Het zijn deze aspecten uit het programma waar Sytske vol overgave over vertelt.

“Ik ben ook echt trots op deze onderdelen en ben ervan overtuigd dat het gaat werken. Maar we moeten ook realistisch zijn, want de problemen waar jongeren soms mee te maken hebben in onze wijken en buurten zijn stevig. Niet alles is maakbaar en beïnvloedbaar.”

Op dit moment zijn we druk bezig met de voorbereidingen. Dat betekent diverse organisatorische zaken regelen, vacatures vervullen en structuur aanbrengen. Processen afspreken en niet op de laatste plaats: afspraken maken over privacy zodat partners informatie met elkaar kunnen delen.

 “Dat is af en toe taaie kost, maar wel belangrijk om te regelen zodat de collega’s in de uitvoering straks ook goed weten waar ze aan toe zijn. Gelukkig zijn we met elkaar een groep mensen die vooruit wil en er is vertrouwen. Ook de stuurgroep waarin alle kernpartners zijn vertegenwoordigd zit zo in elkaar. En dat is straks een randvoorwaarde voor succes.”

Uitdagingen zijn er natuurlijk ook.

"Dat is niet zo gek. Het is een programma van preventie én van gezag. Hoe verhoudt zich dat tot elkaar? Dat is in de verhoudingen tussen alle deelnemende partijen wel spannend.
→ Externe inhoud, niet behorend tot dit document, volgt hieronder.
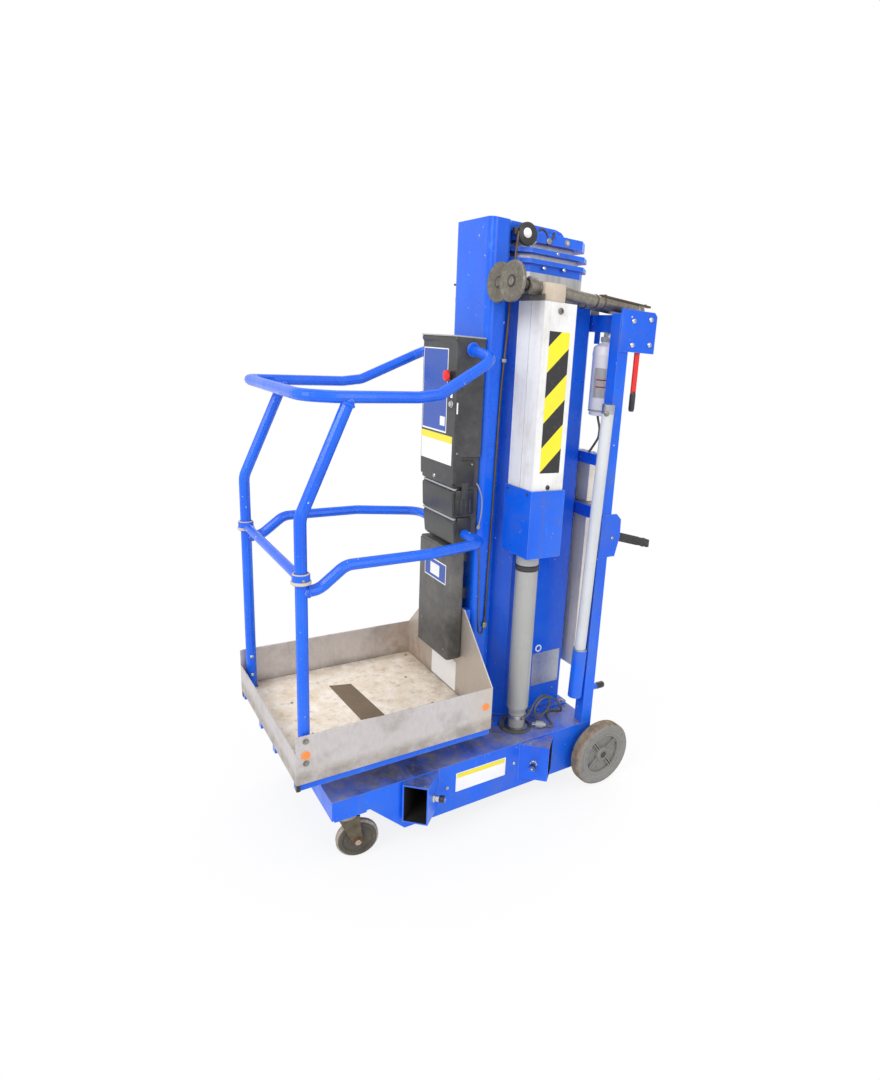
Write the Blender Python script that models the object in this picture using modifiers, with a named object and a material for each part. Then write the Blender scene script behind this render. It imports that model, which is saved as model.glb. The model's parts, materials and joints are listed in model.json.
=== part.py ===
"""Push-around vertical mast lift, stowed, built as separate pieces on real joint axes.

Frame: metres, +Z up, origin on the floor under the middle of the machine. The platform is at
the front, towards -Y. +X is the machine's left side, where the photograph looks from.
"""

import math

import bmesh
import bpy
from mathutils import Matrix, Vector

# Gaps
GAP = 0.0003              # pieces that touch
RUN = 0.006               # pieces that pass each other
PIN_RUN = 0.0005          # a wheel on its axle

# Overall
LENGTH = 1.310
HEIGHT = 1.980
FRONT_Y = -LENGTH / 2
REAR_Y = LENGTH / 2

# Base weldment
BASE_HALF_W = 0.307
BASE_FRONT = -0.550
BASE_REAR = 0.444
DECK_Z = 0.242
NOSE_Z = 0.178            # underside over the castors
BELLY_Z = 0.064           # underside of the deep part
SLOPE_Y0 = -0.432
SLOPE_Y1 = -0.315
BASE_PLATE = 0.005

# Outrigger beams and the sockets that take them
BEAM_W = 0.073
BEAM_D = 0.123
BEAM_WALL = 0.004
BEAM_LENGTH = 0.812
SOCKET_WALL = 0.005
SOCKET_PLAY = 0.001
SOCKET_TOP = DECK_Z - BASE_PLATE - GAP
SOCKET_LENGTH = 0.300
SOCKET_HALF = BEAM_W / 2 + SOCKET_PLAY + SOCKET_WALL
SOCKET_FOOT = SOCKET_TOP - BEAM_D - 2 * SOCKET_PLAY - 2 * SOCKET_WALL
SOCKET_MOUTHS = ((BASE_HALF_W + 0.043, -0.301, -1), (BASE_HALF_W + 0.045, 0.226, 1))    # x, y, direction along Y

# Wheels
WHEEL_R = 0.125
WHEEL_W = 0.050
WHEEL_OUTER_X = BASE_HALF_W + 0.072
AXLE_Y = 0.463
AXLE_R = 0.0125
HUB_R = 0.092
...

Maar juist dit spanningsveld maakt het interessant.”

Maar hoe houd je elkaar nou in positie? Hoe versterk je elkaar in het doel dat je wilt bereiken? En dat in belang van de jongere?

“We moeten elkaar verder leren kennen en weten waar we vandaan komen. Het Openbaar Ministerie en een school kijken met een heel andere blik naar een casus. Daar zit een hele wereld achter! Je moet nieuwsgierig zijn om elkaar in dit proces te begrijpen en om te zien wat je met elkaar kunt bereiken om het gemeenschappelijke doel te halen. Ik hoop dat we met dit programma de samenwerkingsallianties in de volle breedte versterken. Het is daarmee een prachtige hefboom voor andere uitdagingen,” aldus Sytske.